My issues with their lyrics follow much the same line of critique: where’s the intentionality behind it? Smashing movie quotes over a track isn’t writing–it’s cobbling together a bunch of stuff you know people will like because you know it guarantees you an audience. Some students will balk at me, “But they talk about the real and daunting political issues of our time!,” to which I say, maybe corner one of their members sometime and ask them where The Gulf War was fought, because I guarantee it will be wrong. How do I know? Because they fucking get it wrong in their song (Kuwait isn’t located in the Gulf of Mexico, guys). Their explorations of whatever cultural and generational malaise we’re experiencing in this decade aren’t any deeper than a rain puddle either, seeing as they can’t draw it out in any visceral way. Why say “There’s nothing to do?” when you can talk about all the things you wish you could be doing, that you aren’t doing, that you won’t do: why delineate it all to a simple “there’s nothing” when, clearly, in the land of plenty, there’s always something. Again, it lacks intentionality–the words don’t feel urgent in the singer’s mouth, like Bono singing about The Troubles in Ireland or Prince crooning to his lover through a sheen of purple rain, but rather like it’s a pretense he has to put on to get all of you to listen to him.
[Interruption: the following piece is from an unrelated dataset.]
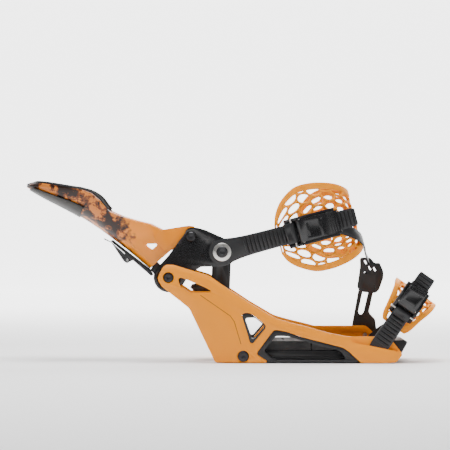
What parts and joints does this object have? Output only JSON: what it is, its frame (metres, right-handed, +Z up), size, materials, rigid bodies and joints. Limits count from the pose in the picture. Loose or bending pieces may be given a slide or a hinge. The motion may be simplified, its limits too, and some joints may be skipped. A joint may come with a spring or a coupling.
{
  "type": "snowboard binding",
  "caption": "Rear-entry step-in snowboard binding, open: orange side rails, black heel yoke, tipped-back highback, ankle and toe straps with ratchet buckles.",
  "frame": {"origin": "middle of the mounting disc on its bottom face, which lies on the board", "axes": "+X towards the toe, +Z up out of the board, -Y towards the side with the ratchet buckles"},
  "size_m": [0.5213, 0.144, 0.2289],
  "materials": {
    "orange_plastic": "semi-matte moulded",
    "amber_plastic": "satin translucent, mottled",
    "smoke_plastic": "satin translucent",
    "black_plastic": "satin moulded",
    "black_foam": "matte moulded foam rubber",
    "lattice_foam": "soft moulded lattice",
    "steel": "satin",
    "dark_steel": "black coated"
  },
  "bodies": {
    "base": {"side_rail_outer": "orange_plastic", "side_rail_inner": "orange_plastic", "sill_frame_outer": "black_plastic", "sill_frame_inner": "black_plastic", "window_insert_outer": "black_plastic", "window_insert_inner": "black_plastic", "rail_bolt_outer": "steel", "rail_bolt_inner": "steel", "pivot_bolt_outer": "dark_steel", "pivot_bolt_inner": "dark_steel", "base_tray": "black_plastic", "footbed_heel_pad": "black_foam", "footbed_toe_pad": "black_foam", "base_gasket": "black_foam", "hanger_bolt": "steel", "toe_bolt_outer": "steel", "toe_bolt_inner": "steel"},
    "disc": {"mounting_disc": "black_plastic", "disc_screw_1": "steel", "disc_screw_2": "steel", "disc_screw_3": "steel", "disc_screw_4": "steel"},
    "toe_ramp_body": {"toe_ramp": "black_plastic"},
    "yoke": {"heel_yoke": "black_plastic", "pivot_bush_outer": "steel", "pivot_bush_inner": "steel", "open_spring_outer": "steel", "open_spring_inner": "steel", "highback_bolt_outer": "dark_steel", "highback_bolt_inner": "dark_steel", "strap_bolt": "dark_steel", "strap_washer": "steel", "pedal_bolt_inner": "dark_steel"},
    "pedal": {"pedal_stirrup": "black_plastic", "pedal_tread": "black_foam"},
    "highback": {"highback_shell": "amber_plastic", "highback_pad": "black_foam", "highback_panel": "smoke_plastic", "spine_plate": "black_plastic", "lean_block": "black_plastic", "release_pin": "steel"},
    "release": {"release_lever": "black_plastic"},
    "ankle_strap": {"ankle_ladder": "black_plastic", "ankle_pad": "lattice_foam", "ankle_band": "black_plastic", "ankle_connector": "black_plastic", "ankle_buckle_tray": "black_plastic", "ankle_lever_pin": "steel", "ankle_release_pin": "steel"},
    "ankle_lever": {"ankle_buckle_lever": "black_plastic"},
    "ankle_tab": {"ankle_buckle_release": "black_plastic"},
    "hanger": {"ankle_hanger": "black_plastic"},
    "toe_strap": {"toe_ladder": "black_plastic", "toe_pad": "lattice_foam", "toe_band": "black_plastic", "toe_buckle_tray": "black_plastic", "toe_lever_pin": "steel", "toe_release_pin": "steel"},
    "toe_lever": {"toe_buckle_lever": "black_plastic"},
    "toe_tab": {"toe_buckle_release": "black_plastic"}
  },
  "joints": [
    {"name": "yoke_hinge", "type": "hinge", "parent": "base", "child": "yoke", "pos_m": [-0.1746, 0, 0.1071], "axis": [0, 1, 0], "range_deg": [0, 62]},
    {"name": "pedal_hinge", "type": "hinge", "parent": "yoke", "child": "pedal", "pos_m": [-0.1075, 0, 0.1389], "axis": [0, 1, 0], "range_deg": [-62, 0]},
    {"name": "highback_lean", "type": "hinge", "parent": "yoke", "child": "highback", "pos_m": [-0.1466, 0, 0.1583], "axis": [0, 1, 0], "range_deg": [0, 15]},
    {"name": "release_lever_hinge", "type": "hinge", "parent": "highback", "child": "release", "pos_m": [-0.2279, 0, 0.1283], "axis": [0, -1, 0], "range_deg": [0, 35], "stiffness_Nm_per_rad": 0.15},
    {"name": "ankle_strap_hinge", "type": "hinge", "parent": "yoke", "child": "ankle_strap", "pos_m": [-0.1075, 0, 0.1389], "axis": [0, 1, 0], "range_deg": [-84.6, 0]},
    {"name": "ankle_lever_hinge", "type": "hinge", "parent": "ankle_strap", "child": "ankle_lever", "pos_m": [-0.00782, -0.0598, 0.16561], "axis": [0.2588, 0, -0.9659], "range_deg": [0, 60], "stiffness_Nm_per_rad": 0.1},
    {"name": "ankle_release_hinge", "type": "hinge", "parent": "ankle_strap", "child": "ankle_tab", "pos_m": [-0.01786, -0.058, 0.16292], "axis": [-0.2588, 0, 0.9659], "range_deg": [0, 18], "stiffness_Nm_per_rad": 0.1},
    {"name": "hanger_hinge", "type": "hinge", "parent": "base", "child": "hanger", "pos_m": [0.078, 0.07, 0.03], "axis": [0, 1, 0], "range_deg": [-7.1, 0]},
    {"name": "toe_strap_hinge", "type": "hinge", "parent": "base", "child": "toe_strap", "pos_m": [0.0835, 0, 0.014], "axis": [0, 1, 0], "range_deg": [-20, 4]},
    {"name": "toe_lever_hinge", "type": "hinge", "parent": "toe_strap", "child": "toe_lever", "pos_m": [0.12388, -0.0638, 0.07167], "axis": [0.8192, 0, -0.5736], "range_deg": [0, 55], "stiffness_Nm_per_rad": 0.1},
    {"name": "toe_release_hinge", "type": "hinge", "parent": "toe_strap", "child": "toe_tab", "pos_m": [0.11837, -0.0624, 0.0638], "axis": [-0.8192, 0, 0.5736], "range_deg": [0, 18], "stiffness_Nm_per_rad": 0.1},
    {"name": "toe_ramp_slide", "type": "slide", "parent": "base", "child": "toe_ramp_body", "axis": [1, 0, 0], "range_m": [0, 0.01]},
    {"name": "disc_turn", "type": "hinge", "parent": "base", "child": "disc", "pos_m": [0, 0, 0.004], "axis": [0, 0, 1], "range_deg": [-45, 45]}
  ],
  "couplings": [
    {"joint": "pedal_hinge", "follows": "yoke_hinge", "ratio": -1},
    {"joint": "ankle_strap_hinge", "follows": "yoke_hinge", "ratio": -1.3637},
    {"joint": "hanger_hinge", "follows": "yoke_hinge", "ratio": -0.1135}
  ]
}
And it works. Every. Single Time.
Which brings me to my final point: the band’s charisma, if you can even call it that. Everyone loves these people! They have a set-up that’s been popularized by Nirvana and growing all the more popular by the day, a bare-bones threesome composed of guitar, bass, and drums. And, yes, all three members are charismatic, in a sense: they’re clearly excited and happy, and they give a lot of energy, but what strikes me most about them is how they lack heart; their eyes are open but dull, their shouts frantic but unmoored. They look more like the Rolling Stones going on tour, doing the same thing they’ve done five billion times before, than the up-and-coming grunge act they try to style themselves as. There’s no fight in them, but a comfort that comes from knowing that people will listen to them just because they’ve managed to figure out the formula for how to stay relevant and still sound a little original.
And that’s the truth of the matter, I guess: I don’t like The Fellowship because they’re not a band trying to make music, but a group of people playing instruments and looking for attention, a bunch of noise that misses any cohesion that passion and heart give to a band. And without that central organ, the whole body falls apart: without heart, these performances are just a bunch of dead-eyed movements that happen to make noise, a useless pandering to humanity that debases both the artists and the listeners. That’s what the music industry is built on, at this point–look at what gets played on the radio nowadays–and they know this, and they use it to their advantage because they know everyone will come running to them as the next trendsetters.
For their lack of intentionality, sincerity, and honesty in their art, I give The Fellowship of the Ring 0 stars, a first for this publication, and I certainly hope the last.